Doch im beschriebenen Fall der zeitlich befristeten Pressefotos liegen die Dinge anders. Es ließe sich von einer Vorab-Zensur reden, wobei durchaus Verständnis für die wirtschaftlichen Interessen von Fotografen aufzubringen ist.5) Aber die Befristung impliziert entweder, dass die Rezensionsargumente der Bildaussagen beraubt werden. Oder dass die Honorarverhandlungen zur Pressefoto-Nutzung auf den Rezensenten abgewälzt werden. Beides kann weder im Interesse der Museen und Ausstellungsmacher, noch der Fotografen beziehungsweise Bildproduzentinnen sein – im Interesse der Sache schon gar nicht. Negiert wird die Bedeutung des Iconic Turn mit wichtigen Forschungszweigen, die Bildinterpretationen in Kunst und Wissenschaft untersuchen.6) Es geht in der Nutzung speziell des Fotos nicht allein um »Illustrationen«, sondern um eigenständige Bildaussagen und das Bild allgemein als »historische Kraft«, wie Horst Bredekamp es im Kontext der Geschichtswissenschaft begreift.7)

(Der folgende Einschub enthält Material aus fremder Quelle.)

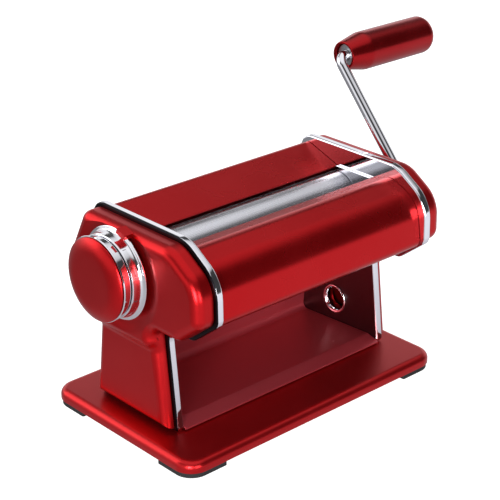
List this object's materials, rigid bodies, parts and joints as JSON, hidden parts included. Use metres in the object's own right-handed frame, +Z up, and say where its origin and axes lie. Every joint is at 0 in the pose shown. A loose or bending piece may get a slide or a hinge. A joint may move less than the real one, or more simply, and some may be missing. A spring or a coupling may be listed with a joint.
{
  "type": "pasta roller machine",
  "caption": "Hand-cranked dough sheeter on a flat base: rollers between polished side frames under bent covers, a dial that sets their gap, and a bent crank with a tapered grip.",
  "frame": {"origin": "centre of the bounding box, on the surface the rubber feet stand on", "axes": "+X along the rollers from the dial to the crank, +Y from the side where the sheet comes out to the rear, +Z up"},
  "size_m": [0.2966, 0.1268, 0.1859],
  "materials": {
    "base_red": "satin metallic lacquer",
    "sheet_red": "glossy metallic lacquer",
    "tray_red": "glossy metallic lacquer",
    "cover_red": "glossy metallic lacquer",
    "casing_red": "satin metallic lacquer",
    "frame_chrome": "mirror polished plate",
    "guard_chrome": "mirror polished sheet",
    "trim_chrome": "polished turned plating",
    "crank_chrome": "polished round bar",
    "roller_satin": "fine ground satin",
    "steel": "plain turned steel",
    "bronze": "sintered bearing metal",
    "nylon": "moulded",
    "rubber": "moulded black",
    "dial_chrome": "polished turned plating with engraved numbers",
    "cap_red": "satin metallic lacquer",
    "grip_red": "metallic lacquer on moulding"
  },
  "bodies": {
    "machine": {"base_plate": "base_red", "foot_front_left": "rubber", "foot_front_right": "rubber", "foot_rear_left": "rubber", "foot_rear_right": "rubber", "base_screw_front_left": "steel", "base_screw_front_right": "steel", "base_screw_rear_left": "steel", "base_screw_rear_right": "steel", "chute_panel": "sheet_red", "rear_cover": "sheet_red", "feed_tray": "tray_red", "front_cover": "cover_red", "casing_left": "casing_red", "casing_right": "casing_red", "index_tab": "casing_red", "side_frame_left": "frame_chrome", "side_frame_right": "frame_chrome", "roller_guard_left": "guard_chrome", "roller_guard_right": "guard_chrome", "clamp_eyelet": "trim_chrome", "tie_rod_front": "steel", "tie_rod_rear_low": "steel", "tie_rod_rear_high": "steel", "tie_nut_front_left": "steel", "tie_nut_front_right": "steel", "tie_nut_rear_low_left": "steel", "tie_nut_rear_low_right": "steel", "tie_nut_rear_high_left": "steel", "tie_nut_rear_high_right": "steel", "front_scraper": "steel", "detent_pin": "steel", "front_bush_left": "bronze", "front_bush_right": "bronze", "knob_bush": "nylon"},
    "drive_roller": {"front_roller": "roller_satin", "front_gear": "steel"},
    "crank": {"crank_rod": "crank_chrome", "crank_collar": "steel"},
    "grip": {"crank_grip": "grip_red"},
    "gap_carriage": {"adjuster_block_left": "bronze", "adjuster_block_right": "bronze", "rear_scraper": "steel"},
    "rear_roller": {"rear_roller": "roller_satin", "rear_gear": "steel"},
    "knob_shaft": {"knob_shaft": "steel", "knob_screw": "steel", "knob_spring": "steel"},
    "knob": {"knob_body": "steel", "dial_ring": "dial_chrome", "knob_band": "trim_chrome", "knob_rim": "trim_chrome", "knob_cap": "cap_red"}
  },
  "joints": [
    {"name": "crank_turn", "type": "hinge", "parent": "machine", "child": "drive_roller", "pos_m": [-0.0347, -0.02734, 0.1007], "axis": [1, 0, 0], "continuous": true},
    {"name": "crank_pull", "type": "slide", "parent": "drive_roller", "child": "crank", "axis": [1, 0, 0], "range_m": [0, 0.018]},
    {"name": "grip_spin", "type": "hinge", "parent": "crank", "child": "grip", "pos_m": [0.1113, 0.03611, 0.17394], "axis": [1, 0, 0], "continuous": true},
    {"name": "gap_slide", "type": "slide", "parent": "machine", "child": "gap_carriage", "axis": [0, -1, 0], "range_m": [0, 0.00446]},
    {"name": "rear_roller_spin", "type": "hinge", "parent": "gap_carriage", "child": "rear_roller", "pos_m": [-0.0347, 0.00547, 0.1007], "axis": [1, 0, 0], "continuous": true},
    {"name": "knob_turn", "type": "hinge", "parent": "machine", "child": "knob_shaft", "pos_m": [-0.1347, 0.00547, 0.1007], "axis": [-1, 0, 0], "range_deg": [0, 324]},
    {"name": "knob_pull", "type": "slide", "parent": "knob_shaft", "child": "knob", "axis": [-1, 0, 0], "range_m": [0, 0.004], "stiffness_N_per_m": 1500, "springref_m": -0.003}
  ],
  "couplings": [
    {"joint": "rear_roller_spin", "follows": "crank_turn", "ratio": -1},
    {"joint": "knob_turn", "follows": "gap_slide", "rad_per_m": 1265}
  ]
}
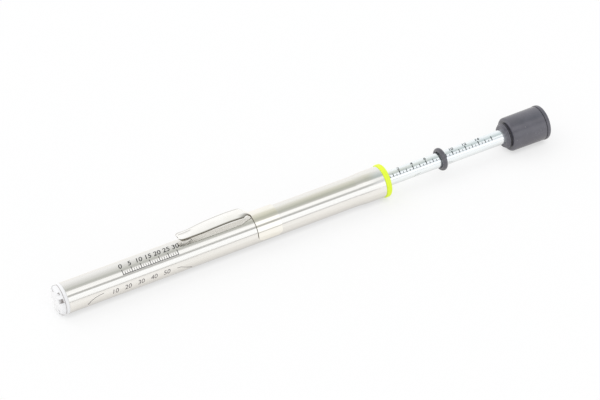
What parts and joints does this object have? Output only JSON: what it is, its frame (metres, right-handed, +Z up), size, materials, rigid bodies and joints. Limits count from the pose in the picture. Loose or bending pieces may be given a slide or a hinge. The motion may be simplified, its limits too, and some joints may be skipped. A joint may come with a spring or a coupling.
{
  "type": "belt tension tester",
  "caption": "Pencil-type belt tension tester: sprung plunger rod with a force scale and marker ring, in a metal barrel with a pocket clip.",
  "frame": {"origin": "centre of the flat nose face that is set on the belt, on the tool's axis", "axes": "+X along the tool from the nose to the rubber tip, +Z up with the tool lying down and the pocket clip on top, leaning 12 degrees to +Y"},
  "size_m": [0.2246, 0.0152, 0.0176],
  "materials": {
    "clear_plastic": "milky white moulded plastic",
    "plated_tube": "satin nickel plate",
    "clip_steel": "bright nickel plated spring steel",
    "bright_plastic": "fluorescent yellow-green moulded plastic",
    "spring_steel": "drawn spring wire and strip",
    "zinc_plate": "bright bluish zinc plate",
    "acetal": "natural acetal, turned",
    "black_rubber": "smooth black rubber",
    "grey_rubber": "matt charcoal moulded rubber"
  },
  "bodies": {
    "barrel": {"barrel_tube": "plated_tube", "belt_end_plug": "clear_plastic", "pocket_clip": "clip_steel", "mouth_bushing": "bright_plastic", "compression_spring": "spring_steel"},
    "spring_follower": {"spring_washer": "zinc_plate"},
    "plunger": {"plunger_rod": "zinc_plate", "guide_piston": "acetal", "retaining_clip": "spring_steel", "return_bumper": "black_rubber", "rubber_tip": "grey_rubber"},
    "force_marker": {"force_marker_ring": "black_rubber"}
  },
  "joints": [
    {"name": "plunger_slide", "type": "slide", "parent": "barrel", "child": "spring_follower", "axis": [1, 0, 0], "range_m": [-0.0545, 0], "stiffness_N_per_m": 1401, "deforming": ["compression_spring"]},
    {"name": "plunger_spin", "type": "hinge", "parent": "spring_follower", "child": "plunger", "pos_m": [0.12, 0, 0], "axis": [1, 0, 0], "continuous": true},
    {"name": "marker_slide", "type": "slide", "parent": "plunger", "child": "force_marker", "axis": [1, 0, 0], "range_m": [0, 0.02875]}
  ],
  "couplings": [
    {"joint": "marker_slide", "follows": "plunger_slide", "ratio": -0.5275}
  ]
}
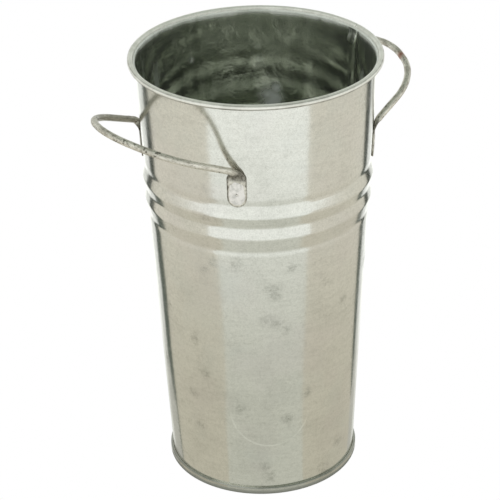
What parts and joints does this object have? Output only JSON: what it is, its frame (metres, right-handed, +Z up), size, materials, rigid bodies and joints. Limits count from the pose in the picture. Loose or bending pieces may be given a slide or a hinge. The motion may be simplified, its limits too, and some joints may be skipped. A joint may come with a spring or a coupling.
{
  "type": "florist bucket",
  "caption": "Tall tapered galvanised steel bucket for cut flowers, with a wired rim, rolled beads round the wall and fixed wire handles at the sides.",
  "frame": {"origin": "centre of the base, on the surface that the bucket stands on", "axes": "+Z up along the bucket's axis, X through the two handles with the lock seam 5 degrees from the +X side, Y across them"},
  "size_m": [0.1965, 0.14, 0.252],
  "materials": {
    "galvanised_sheet": "dull bright zinc coating, fine grained, with darker mottled patches",
    "galvanised_wire": "weathered zinc, slightly rough, with small dark nicks",
    "bare_wire": "drawn steel wire, hidden in the rim",
    "zinc_touch_up": "pale matt zinc-rich paint, uneven",
    "seam_sealant": "dull grey sealing compound"
  },
  "bodies": {
    "root": {"wall": "galvanised_sheet", "rim_wire": "bare_wire", "base_pan": "galvanised_sheet", "base_sealant": "seam_sealant", "handle_left": "galvanised_wire", "handle_right": "galvanised_wire", "weld_left_front": "zinc_touch_up", "weld_left_back": "zinc_touch_up", "weld_right_front": "zinc_touch_up", "weld_right_back": "zinc_touch_up"}
  },
  "joints": []
}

Auf das Architekturbild – Plan, Zeichnung, Fotografie – sind die Architekturvermittlung und jegliche Kommunikation zur Architektur (Architekturkritik, Architekturgeschichte…) angewiesen. Öffentliche Einrichtungen, die sich mit Architekturthemen befassen, werden mit einer Befristung von Presseabbildungen ihrem Auftrag nicht gerecht.


1) Auskunft der Pressestelle der Pinakothek der Moderne nach unserer Anfrage. Die entsprechenden Hinweise im Downloadbereich hatten wir offenbar tatsächlich übersehen.

2) Eine Unterscheidung zwischen Print und online wird auch in den derzeitgen Formulierungen auf der Internetseite des Museums nicht gemacht. Inzwischen endet das Nutzungsrecht schon vier Wochen nach Ausstellungsende.

3) Die Rolle der Architekturfotografie ist in vielen wissenschaftlichen Arbeiten aufgearbeitet, empfehlenswert: Rolf Sachsse: Photographie als Medium der Architekturinterpretation, Studien zur deutschen Architekturphotographie im 20. Jahrhundert, (Phil.Diss. Bonn 1983), München New York London Paris 1984; ders.: Die Erziehung zum Wegsehen. Photographie im NS-Staat. 2003; ders.: Fotografie: vom technischen Bildmittel zur Krise der Repräsentation. Köln 2003.
Wolfgang Kemp: Geschichte der Fotografie. Von Daguerre bis Gursky. 3.2019

5) Nebenbei: Mit den Anfragen, Fotos von mir verwenden zu dürfen, habe ich in den letzten zwei Jahren mehr Geld verdient als mit Auftragstexten, die – anders als Fotografien – faktisch kaum wiederverwertet werden können.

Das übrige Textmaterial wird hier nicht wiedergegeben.